Robby has gone through a lot of phases in his young life. The trains
that he used to treasure are now boxed and in the garage, replaced by
cars and Lincoln Logs. Slowly, Little Bear and The Wiggles have given
way to odd Lego sword fighting cartoons and Superheroes. (He still
cuddles up and watches Bearenstein Bears with me, although I suspect
that he does this because he knows it makes me happy rather than because
he enjoys the show.) I know that outgrowing toys and activities is an
expected part of childhood. As a Mom, I love seeing him explore new
things and push the horizon. But I have to admit that packing up his
previously prized treasures always feels bittersweet as it serves as a
reminder that my little boy is growing up.
There is one phase
that I don't think I'll mourn when it is outgrown. Robby has begun a
turtle obsession. To be accurate, he refers to turtles as "Koopas"
(based on the Mario Bros. games) and he probably makes reptilian
references at least a hundred times a day.
Around the house and
in private, he has requested that we call him "Robby Koopa." I am now
"Momom Koopa" and Scott is "Daddy Koopa." He has a "koopa dinner" and a
"koopa bath" before getting in his "koopa pajamas" and tucking his
"koopa fins into his koopa shell" for bed. By the time the day is over, I
am going Koopa crazy!
I must confess that a few nights ago I was
a bad koopa Momom. Before you continue reading, I must preface by saying that I have never done something like this in the past. I realize that my actions were out of character, and I am both embarrassed and disappointed in my temporary lapse of judgement.

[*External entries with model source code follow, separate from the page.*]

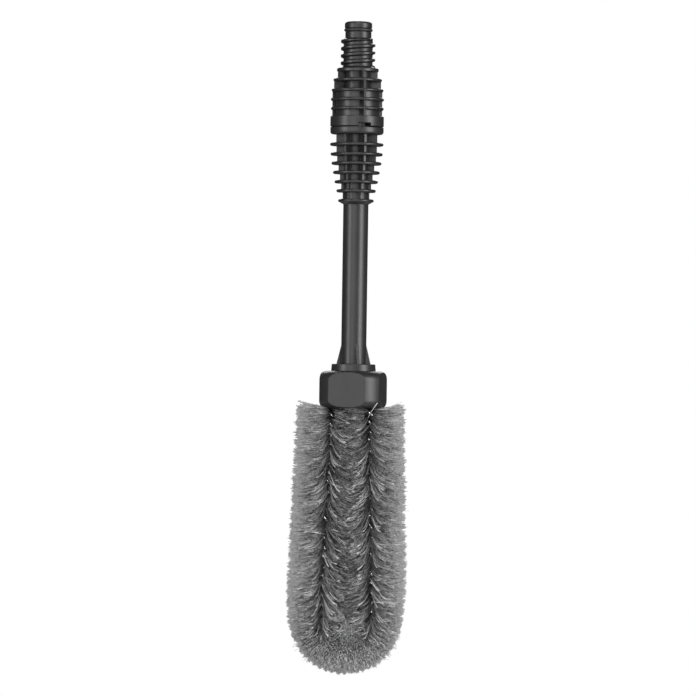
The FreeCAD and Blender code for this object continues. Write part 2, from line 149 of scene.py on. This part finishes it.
def noise(tree, scale, detail=3.0, stretch=(1, 1, 1)):
    """Noise over object coordinates, as a 0 to 1 value; scale is in features per metre."""
    place = tree.nodes.new("ShaderNodeTexCoord")
    mapping = tree.nodes.new("ShaderNodeMapping")
    mapping.inputs["Scale"].default_value = stretch
    texture = tree.nodes.new("ShaderNodeTexNoise")
    texture.inputs["Scale"].default_value = scale
    texture.inputs["Detail"].default_value = detail
    tree.links.new(place.outputs["Object"], mapping.inputs["Vector"])
    tree.links.new(mapping.outputs["Vector"], texture.inputs["Vector"])
    return texture.outputs["Fac"]


def colour_between(tree, value, dark, light, low=0.3, high=0.7):
    """Colour ramp between two grey levels or colours."""
    ramp = tree.nodes.new("ShaderNodeValToRGB")
    ramp.color_ramp.elements[0].position = low
    ramp.color_ramp.elements[1].position = high
    ramp.color_ramp.elements[0].color = (*rgb(dark), 1)
    ramp.color_ramp.elements[1].color = (*rgb(light), 1)
    tree.links.new(value, ramp.inputs["Fac"])
    return ramp.outputs["Color"]


def rgb(colour):
    """A grey level or a colour, as three numbers."""
    if isinstance(colour, (int, float)):
        return (colour, colour, colour)
    return tuple(colour)


def value_between(tree, value, low, high):
    """Maps a 0.3 to 0.7 noise value onto a range."""
    ranged = tree.nodes.new("ShaderNodeMapRange")
    ranged.inputs["From Min"].default_value = 0.3
    ranged.inputs["From Max"].default_value = 0.7
    ranged.inputs["To Min"].default_value = low
    ranged.inputs["To Max"].default_value = high
    tree.links.new(value, ranged.inputs["Value"])
    return ranged.outputs["Result"]


def bumped(tree, shader, height, distance, strength=1.0, edge=0.0):
    """Bump from a height value, over edges that look rounded by the given radius."""
    bump = tree.nodes.new("ShaderNodeBump")
    bump.inputs["Distance"].default_value = distance
    bump.inputs["Strength"].default_value = strength
    tree.links.new(height, bump.inputs["Height"])
    if edge:
        bevel = tree.nodes.new("ShaderNodeBevel")
        bevel.samples = 4
        bevel.inputs["Radius"].default_value = edge
        tree.links.new(bevel.outputs["Normal"], bump.inputs["Normal"])
    tree.links.new(bump.outputs["Normal"], shader.inputs["Normal"])


def moulded_plastic(name, dark, light, roughness=(0.36, 0.5), grain=0.03 * MM, edge=0.3 * MM):
    """Charcoal injection-moulded plastic: fine spark-eroded grain, faint flow marks, soft edges."""
    material, tree, shader = new_material(name)
    blotches = noise(tree, 90.0, 5.0, (1, 1, 0.35))
    grain_value = noise(tree, 2600.0, 2.0)
    tree.links.new(colour_between(tree, blotches, dark, light), shader.inputs["Base Color"])
    tree.links.new(value_between(tree, grain_value, *roughness), shader.inputs["Roughness"])
    bumped(tree, shader, grain_value, grain, 0.5, edge)
    shader.inputs["Specular IOR Level"].default_value = 0.5
    return material


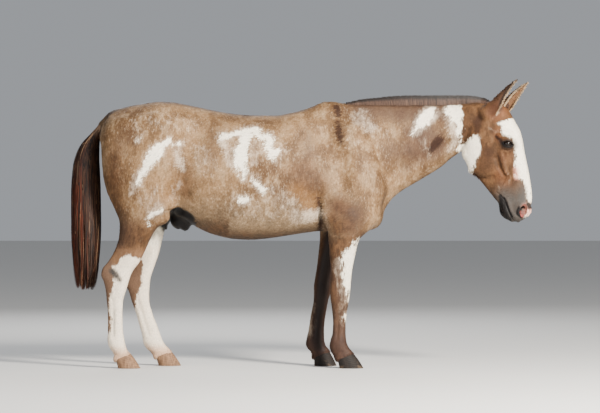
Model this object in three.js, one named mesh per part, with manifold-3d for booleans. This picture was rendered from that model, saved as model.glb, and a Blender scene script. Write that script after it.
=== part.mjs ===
// A life-size mule standing square on, seen from its right side, as a still museum model.
// Millimetres, +Z up. The mule looks along +X, its right side is at -Y, and it stands on z = 0
// with the middle of its own box over the origin.

import * as THREE from 'three';
import { mergeVertices } from 'three/addons/utils/BufferGeometryUtils.js';
import Module from 'manifold-3d';

const wasm = await Module();
wasm.setup();

// Driving sizes of the whole animal
const pollPoint = [1074, 1488];
const headTilt = THREE.MathUtils.degToRad(13);
const headYaw = THREE.MathUtils.degToRad(15);
const yawStart = 330;
const yawEnd = 1060;
const partingGap = 0.3;
const weldLength = 0.05;

// Where the body is parted into its named pieces
const foreCutHeight = 768;
const hindCutHeight = 800;
const neckCutTop = [235, 1520];
const neckCutBottom = [492, 925];
const headCutTop = [1018, 1515];
const headCutBottom = [906, 1222];

// The four hooves: where each toe and heel stands, and how far out from the middle
const hoofSizes = { toeHeight: 84, heelHeight: 42, halfWidthGround: 52, halfWidthCoronet: 44 };
const hooves = {
  hoof_fore_right: { toe: 352, heel: 212, coronetToe: 294, coronetHeel: 190, out: -118 },
  hoof_fore_left: { toe: 203, heel: 70, coronetToe: 158, coronetHeel: 58, out: 118 },
  hoof_hind_right: { toe: -912, heel: -1042, coronetToe: -970, coronetHeel: -1066, out: -128 },
  hoof_hind_left: { toe: -690, heel: -822, coronetToe: -750, coronetHeel: -850, out: 128 },
};

// Eyes and ears
const eyeRadius = 24;
const eyePlace = [236, 58, 80];
const eyeGaze = [0.05, 0.22, 0.97];
const lidRadius = 29.5;
const eyeOpening = { halfLength: 23, halfHeight: 12.5, lean: 10 };
const ears = {
  ear_right: { base: [1076, -56, 1463], tip: [1236, -72, 1636], opening: [0.74, 0.5, -0.67] },
  ear_left: { base: [1116, 52, 1462], tip: [1268, 70, 1623], opening: [0.74, -0.9, -0.67] },
};
const earCutShare = 0.27;

// Finishes
const colours = {
  coat: 0xa88e7c,
  paleCoat: 0xcfc3b6,
  darkCoat: 0x6f5a4c,
  mane: 0x6d6066,
  tail: 0x3a2a24,
  hoof: 0x3b3530,
  paleHoof: 0x9a7f66,
  eye: 0x17100c,
};

function finish(colour, roughness = 0.85) {
  return new THREE.MeshStandardMaterial({ color: colour, roughness, metalness: 0 });
}

// Small maths helpers
const clamp = THREE.MathUtils.clamp;
const lerp = THREE.MathUtils.lerp;

// Joins two distances with a rounded valley that is `blend` wide
function join(a, b, blend) {
  const h = Math.max(blend - Math.abs(a - b), 0) / blend;
  return Math.min(a, b) - (h * h * blend) / 4;
}

function carve(a, b, blend) {
  return -join(-a, b, blend);
}

// A smooth curve through [position, value] pairs that doesn't overshoot them
function curve(points) {
  const last = points.length - 1;
  const gradients = [];
  for (let i = 0; i < last; i += 1) {
    gradients.push((points[i + 1][1] - points[i][1]) / (points[i + 1][0] - points[i][0]));
  }
  const slopes = points.map((_, i) => {
    if (i === 0) return gradients[0];
    if (i === last) return gradients[last - 1];
    const before = gradients[i - 1];
    const after = gradients[i];
    return before * after <= 0 ? 0 : (2 * before * after) / (before + after);
  });
  return (position) => {
    const t = clamp(position, points[0][0], points[last][0]);
    let i = 0;
    while (i < last - 1 && t > points[i + 1][0]) i += 1;
    const step = points[i + 1][0] - points[i][0];
    const s = (t - points[i][0]) / step;
    const w = s * s * (3 - 2 * s);
    const bend = slopes[i] * s * (1 - s) * (1 - s) - slopes[i + 1] * s * s * (1 - s);
    return lerp(points[i][1], points[i + 1][1], w) + step * bend;
  };
}

// One curve for each column of a table whose first column is the position
function curves(rows) {
  const columns = rows[0].length - 1;
  return Array.from({ length: columns }, (_, c) => curve(rows.map((row) => [row[0], row[c + 1]])));
}

// Signed distance, roughly, to an oval with different reach up and down
function ovalDistance(side, rise, halfWidth, halfHeight, power) {
  const a = Math.abs(side) / halfWidth;
  const b = Math.abs(rise) / halfHeight;
  const r = (a ** power + b ** power) ** (1 / power);
  const reach = Math.hypot(side, rise);
  return r > 1e-5 ? reach - reach / r : -Math.min(halfWidth, halfHeight);
}

function ellipsoid(p, centre, radii) {
  const q = [0, 1, 2].map((i) => (p[i] - centre[i]) / radii[i]);
  const near = Math.hypot(...q);
  const slope = Math.hypot(...q.map((value, i) => value / radii[i]));
  return near < 1e-6 ? -Math.min(...radii) : (near * (near - 1)) / slope;
}

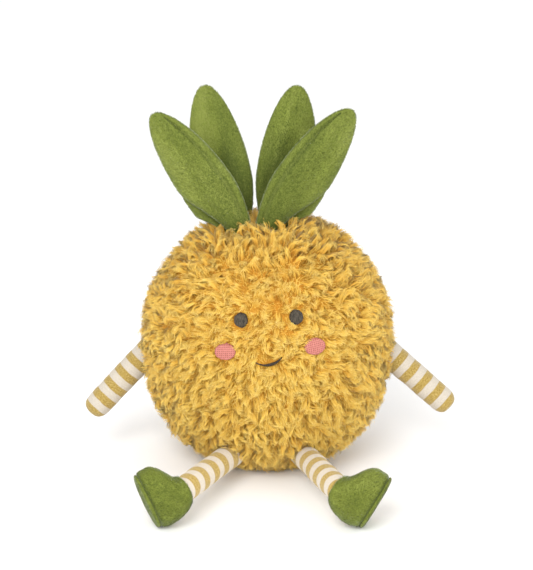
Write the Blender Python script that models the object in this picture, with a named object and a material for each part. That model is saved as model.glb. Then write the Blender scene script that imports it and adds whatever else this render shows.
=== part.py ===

In a moment of exhaustion and yearning for a simple
conversation that doesn't involve the term koopa, I am hesitant to admit
that I met my breaking point. When Robby jokingly asked me if we were
having "koopa" for dinner (for the third time that day), instead of my
typical "I would never eat a cute little koopa," something made me say
"Yes, we are having koopa roast." He looked shocked, but that didn't
stop me from spinning my tale.
I claimed to have walked into the
woods to look for the young turtles when he was at school. I came upon a
nest full of little babies, which are the tastiest because their little
necks are tender and tasty. As if that wasn't disturbing enough, I
proceeded to demonstrate how I held the shell down with my prosthetic,
grasped the neck and pulled the little koopa out. I then triumphantly
put all the deshelled little koopas into a bag and cooked them in the
crockpot all day.
Somewhere in the middle of my story, Robby's
look of shocked disbelieve morphed into horror. I should have stopped
earlier, but for some reason I was having a really good time with the
little koopa catching story. Finally, he said, "Please tell me that you
didn't kill a koopa, Momom." His little eyes swelled with tears, and I
knew I had taken the joke too far. I assured him that I was kidding and
promised that I would never hurt a koopa. The rest of the evening, along
with the next two days, I paid my penance for my koopa cooking joke by
constantly affirming that I would never hurt or eat a turtle.
Other
than provide me with a fleeting sense of amusement and a great deal of
remorse, my story did nothing to quell the koopa fascination. Yesterday
we took Robby to the aquarium. After looking at the map and planning our
route, Robby took the lead. He ran past the sharks without a second
look, breezed through the dolphin exhibit and hurried past all of the
tropical fish. We had only been there for 25 minutes and, according to
our pint sized tour guide, had seen everything except one exhibit.
We
spent the next two hours looking at the koopas.